— Why it moved
Why YMAT Stock Popped Then Faded Today — June 17, 2026
A Taiwan central-bank nod for a $122M Texas battery plant tripled YMAT premarket — regular-session buyers got the leftovers.

What moved it
J-Star said its subsidiary won authorization from Taiwan's central bank for sovereign-backed financing tied to a proposed $122.5M solid-state battery plant in Baytown, Texas, part of a plan to exit China. Premarket took shares to $1.58, up over 300%. By the opening bell most of that was already gone.
The mechanics
A 2.9M-share float on a $12M cap, with roughly 24% of it short.

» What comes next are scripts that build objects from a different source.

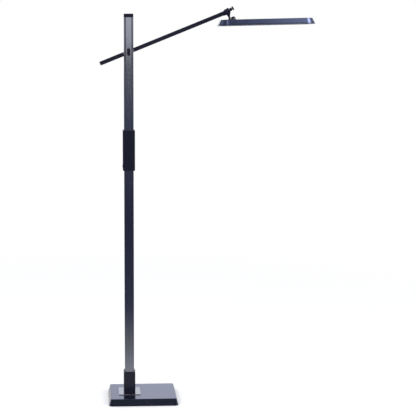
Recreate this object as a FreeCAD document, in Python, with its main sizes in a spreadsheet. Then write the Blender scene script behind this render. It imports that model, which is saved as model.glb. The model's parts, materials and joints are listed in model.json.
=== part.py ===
import FreeCAD, Part
import math
import os
import re

import Sketcher

# A pharmacy floor lamp in millimetres. +Z is up and +X is the way the arm and the head point. The
# origin is on the floor, under the axis of the column. The arm tilts about a bolt through the column,
# the head rolls about the end of the arm and tilts on the lower of its two bracket screws.

DIMENSIONS = {
    # allowances
    "margin": 1,
    "overlap": 0.5,
    "fit_gap": 0.1,
    "bolt_gap": 0.4,
    "thread_gap": 0.2,
    "running_gap": 0.05,
    "touch_gap": 0.02,
    # base
    "base_length": 284,
    "base_depth": 202,
    "base_height": 28.5,
    "base_slope": 8,
    "base_corner": 14,
    "base_shift": 55,
    "cover_lift": 1,
    "cover_wall": 2,
    "cover_ease": 0.6,
    "cover_round": 1.2,
    "pad_thick": 2,
    "pad_inset": 5,
    "weight_length": 258,
    "weight_depth": 174,
    "weight_thick": 14,
    "weight_corner": 10,
    "weight_chamfer": 1,
    "boss_width": 12,
    "boss_end": 1.5,
    "cover_screw": 4,
    "cover_screw_x": 113,
    "cover_screw_y": 70,
    "cover_screw_hole": 4.6,
    "cover_screw_head": 7.6,
    "cover_screw_recess": 9,
    "cover_screw_low": 3.4,
    "cover_screw_seat": 7,
    "cover_screw_top": 23.5,
    "cover_screw_key": 3,
    "cover_key_depth": 2.2,
    "foot_bolt": 10,
    "foot_bolt_flats": 16,
    "foot_bolt_low": 2.8,
    "foot_bolt_head": 6.4,
    "foot_bolt_top": 43,
    "foot_washer_size": 22,
    "foot_washer_thick": 1.2,
    "foot_recess": 25,
    "spacer_size": 16,
    "inlet_size": 9.6,
    "inlet_bore": 10.4,
    "inlet_back": 103.2,
    "inlet_length": 12.5,
    "inlet_flange": 14,
    "inlet_flange_back": 100.2,
    "inlet_flange_thick": 2,
    "inlet_collar": 12,
    "inlet_collar_back": 91.4,
    "inlet_collar_thick": 1.2,
    # foot of the column
    "plate_size": 90,
    "plate_thick": 2.5,
    "plate_corner": 3,
    "plate_round": 0.6,
    "socket_size": 47.5,
    "socket_height": 86.6,
    "socket_round": 0.6,
    "socket_floor": 10,
    "set_screw": 5,
    "set_screw_low": 62,
    "set_screw_high": 98,
    "set_screw_sunk": 0.6,
    "set_screw_key": 2.5,
    "set_key_depth": 2.4,
    # leads
    "lead_width": 4,
    "lead_gap": 1,
    "lead_height": 19,
    "lead_back": 13,
    "lead_bend": 10,
    "lead_start": 92,
    "lead_stop": 34,
    "arm_lead_start": 16,
    "arm_lead_length": 351,
    # column
    "column_size": 38,
    "column_wall": 1.5,
    "column_corner": 8,
    "column_joint": 1037.5,
    "column_top": 1567.5,
    "cap_thick": 14,
    "cap_round": 1.2,
    "cap_plug": 15,
    "cap_plug_wall": 2,
    "sleeve_size": 48.5,
    "sleeve_bottom": 957,
    "sleeve_height": 163.5,
    "sleeve_chamfer": 1.5,
    "sleeve_corner": 5,
    "joiner_length": 100,
    "joiner_wall": 2,
    "sleeve_screw": 4,
    "sleeve_screw_shift": 26,
    "sleeve_screw_head": 7.6,
    "sleeve_screw_rise": 2.2,
    "sleeve_screw_sunk": 0.15,
    "sleeve_screw_reach": 6.1,
    "sleeve_screw_key": 2.5,
    "sleeve_key_depth": 1.4,
    "sleeve_seat": 8.4,
    "sleeve_seat_depth": 2.4,
    # switch
    "button_height": 975,
    "button_tall": 12,
    "button_wide": 8,
    "button_corner": 1.5,
    "button_round": 0.5,
    "button_proud": 1.6,
    "button_depth": 4.8,
    "button_gap": 0.3,
    "plunger": 3.6,
    "plunger_length": 4.7,
    "plunger_bore": 4.4,
    "plunger_room": 3.6,
    "switch_hole": 5,
    "switch_wide": 14,
    "switch_tall": 20,
    "switch_depth": 12,
    "switch_corner": 1,
    "tag_thick": 0.8,
    "tag_wide": 2.8,
    "tag_side": 4,
    "tag_rise": 5,
    "tag_length": 5,
    # pivot
    "pivot_height": 1431,
    "pivot_bolt": 8,
    "bolt_reach": 11,
    "bolt_chamfer": 0.8,
    "bolt_head": 18,
    "bolt_head_rim": 0.9,
    "bolt_head_rise": 3.9,
    "washer_size": 22,
    "washer_thick": 2,
    "drum_radius": 12,
    "collar_proud": 4,
    "slot_gap": 0.7,
    "slot_side": 1,
    "slot_corner": 1.5,
    "lead_drop": 15,
    "lead_port": 5.6,
    "knob_plate_wide": 15,
    "knob_plate_tall": 34,
    "knob_plate_corner": 7.4,
    "knob_plate_thick": 1,
    "knob_plate_round": 0.4,
    "knob_gap": 0.2,
    "knob_boss": 11.4,
    "knob_boss_rise": 2,
    "grip_wide": 12,
    "grip_tall": 28.5,
    "grip_corner": 5.9,
    "grip_depth": 11.5,
    "grip_round": 2.2,
    "insert_size": 10,
    "insert_length": 9.6,
    # arm
    "arm_angle": 21.8,
    "arm_low": -15,
    "arm_high": 45,
    "arm_size": 16,
    "arm_wall": 1.3,
    "arm_corner": 2.6,
    "arm_front": 391,
    "arm_rear": 121,
    "spigot_length": 20,
    "spigot_corner": 1.2,
    "end_cap_thick": 2,
    "end_cap_round": 0.5,
    "end_plug": 10,
    "end_plug_wall": 2,
    "end_plug_corner": 1,
    "arm_screw": 2.4,
    "arm_screw_shift": 10,
    "arm_screw_hole": 3.2,
    "arm_screw_head": 5.4,
    "arm_screw_rise": 1.6,
    "arm_screw_reach": 3.1,
    "arm_screw_room": 3.5,
    "arm_screw_key": 2,
    "arm_key_depth": 1,
    "fitting_length": 17,
    "fitting_proud": 0.3,
    "fitting_chamfer": 0.5,
    "fitting_plug": 18,
    # joint at the end of the arm
    "joint_reach": 424,
    "joint_rise": 1.5,
    "swivel_angle": 30,
    "swivel_radius": 12,
    "swivel_half": 9,
    "swivel_edge": 1,
    "groove_half": 1.6,
    "groove_depth": 0.8,
    "swivel_washer": 15,
    "swivel_washer_hole": 8.2,
    "swivel_washer_thick": 1.2,
    "journal_radius": 7,
    "journal_back": 0.3,
    "journal_front": 0.4,
    "cone_length": 13,
    "cone_small": 7.4,
    "cone_large": 10.8,
    "cone_face": 10.2,
    "cone_edge": 1,
    "stub_radius": 4,
    "stub_length": 12,
    "end_knob_gap": 1.9,
    "end_knob_bore": 8.12,
    "end_knob_room": 11.2,
    "end_boss_radius": 6,
    "end_boss_length": 4.2,
    "end_flange_radius": 7.3,
    "end_flange_length": 7,
    "end_waist_radius": 4.5,
    "end_waist_length": 13,
    "end_edge": 0.6,
    "end_rim_radius": 8.7,
    "end_rim_edge": 0.2,
    "end_rim_length": 16,
    "end_face": 16.9,
    "end_ring_size": 11.4,
    "end_ring_bore": 9.04,
    "end_ring_shift": 7.8,
    "end_ring_length": 5,
    "neck_back": 4.3,
    "neck_drop": 29.7,
    "neck_width": 6.4,
    "neck_corner": 2,
    "neck_shift": 0.4,
    "neck_end": 1,
    "neck_root_width": 17,
    "neck_root_depth": 15,
    "neck_root_corner": 3,
    "neck_root_sunk": 3,
    "eye_radius": 4.3,
    "eye_half": 4,
    # head, measured from the axis that it tilts on
    "head_angle": 1.2,
    "head_length": 387,
    "head_depth": 116,
    "head_slope": 12,
    "head_height": 23.5,
    "head_corner": 38,
    "head_centre": 143.5,
    "head_top": -5.2,
    "head_wall": 2,
    "head_round": 1.5,
    "head_ease": 0.2,
    "frame_height": 5,
    "frame_lip": 11,
    "frame_gap": 0.3,
    "frame_round": 0.6,
    "frame_window": 15,
    "frame_seat": 12,
    "frame_seat_lift": 1.6,
    "frame_screw": 2.7,
    "frame_screw_x": 143.5,
    "frame_screw_inset": 8.5,
    "frame_screw_head": 5.4,
    "frame_screw_rise": 1.7,
    "frame_screw_length": 7.4,
    "frame_screw_hole": 3.2,
    "frame_screw_recess": 6,
    "frame_screw_sunk": 0.3,
    "frame_recess_depth": 2,
    "frame_slot_long": 4,
    "frame_slot_wide": 0.8,
    "frame_slot_depth": 0.7,
    "post_size": 6,
    "post_height": 5.2,
    "post_bore": 2.9,
    "post_bore_depth": 4.6,
    "diffuser_thick": 2.5,
    "diffuser_gap": 1.4,
    "spreader_inset": 56,
    "spreader_depth": 62,
    "spreader_corner": 12,
    "spreader_thick": 3,
    "spreader_hole": 7.4,
    "strip_inset": 75,
    "strip_depth": 8,
    "strip_thick": 1.6,
    "strip_side": 18,
    "chip_length": 3.5,
    "chip_depth": 2.8,
    "chip_thick": 0.8,
    "chip_pitch": 22,
    "reflector_inset": 22,
    "reflector_slant": 20,
    "reflector_thick": 0.8,
    "reflector_gap": 0.4,
    "reflector_slot": 9,
    "foot_thick": 1.6,
    "foot_length": 31,
    "foot_depth": 34,
    "foot_corner": 5,
    "foot_shift": 8,
    "cheek_thick": 3.2,
    "cheek_gap": 0.3,
    "cheek_left": -5.6,
    "cheek_right": 21.6,
    "cheek_eye": 11.2,
    "cheek_end": 15.8,
    "cheek_end_shift": 0.7,
    "block_left": 8.4,
    "block_right": 20.6,
    "block_end": 13.8,
    "screw_pitch": 14.4,
    "bracket_screw": 4,
    "bracket_screw_head": 6.6,
    "bracket_screw_rise": 2.6,
    "bracket_screw_round": 1,
    "bracket_screw_reach": 3.4,
    "bracket_screw_key": 2.6,
    "bracket_key_depth": 1.4,
    "nut_flats": 7,
    "nut_thick": 2.8,
    "bracket_bolt": 2.5,
    "bracket_bolt_hole": 3.4,
    "bracket_bolt_thread": 2.7,
    "bracket_bolt_head": 6,
    "bracket_bolt_rise": 2,
    "bracket_bolt_reach": 1.4,
    "bracket_bolt_key": 2.5,
    "bracket_bolt_left": -2.5,
    "bracket_bolt_right": 18.5,
    "bracket_bolt_side": 12.5,
}

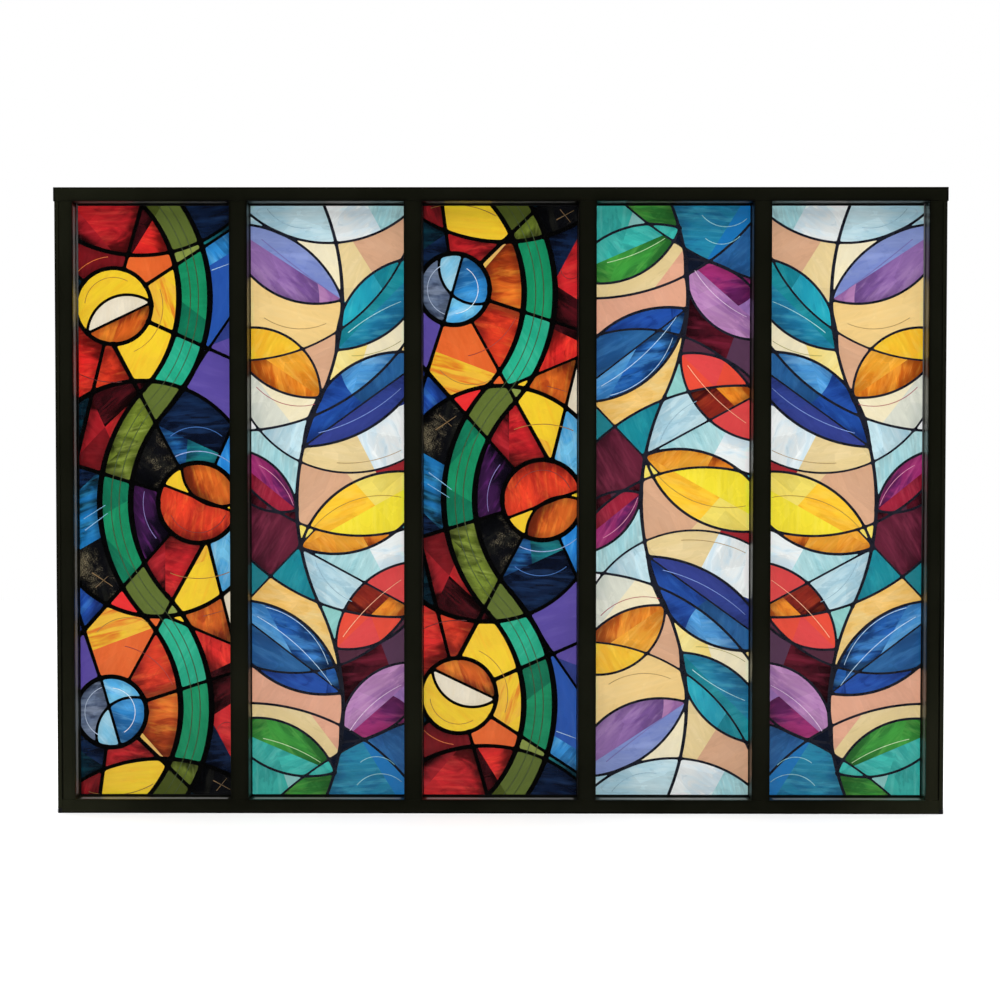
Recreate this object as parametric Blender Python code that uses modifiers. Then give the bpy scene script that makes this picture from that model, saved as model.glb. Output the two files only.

This is a carbon-fiber components maker pivoting into batteries — the story was new, the float was tiny, and 168M shares changed hands.
Numbers
- Cap: ~$12M / float: 2.9M
- Volume: ~168M (~8x the 30-day avg)
- Prev close: $0.39 → gap +66%
- 52w range: $0.24–$6.45
Where it ended up
Stock Pulse flagged it at 10:17 ET at $0.79, well under the premarket high. It chopped for hours, ground up to $0.98 at 15:14, a 23.9% peak, then gave the whole afternoon move back. Close was $0.75, 5% below the alert.
Reality check
- The real spike happened premarket. Regular-session buyers never saw $1.58 again, and the day round-tripped under the alert.
- An authorization to arrange financing is not financing. Nothing is funded, nothing is built.
- This already happened. It's a breakdown of why it ran, not a reason to buy it.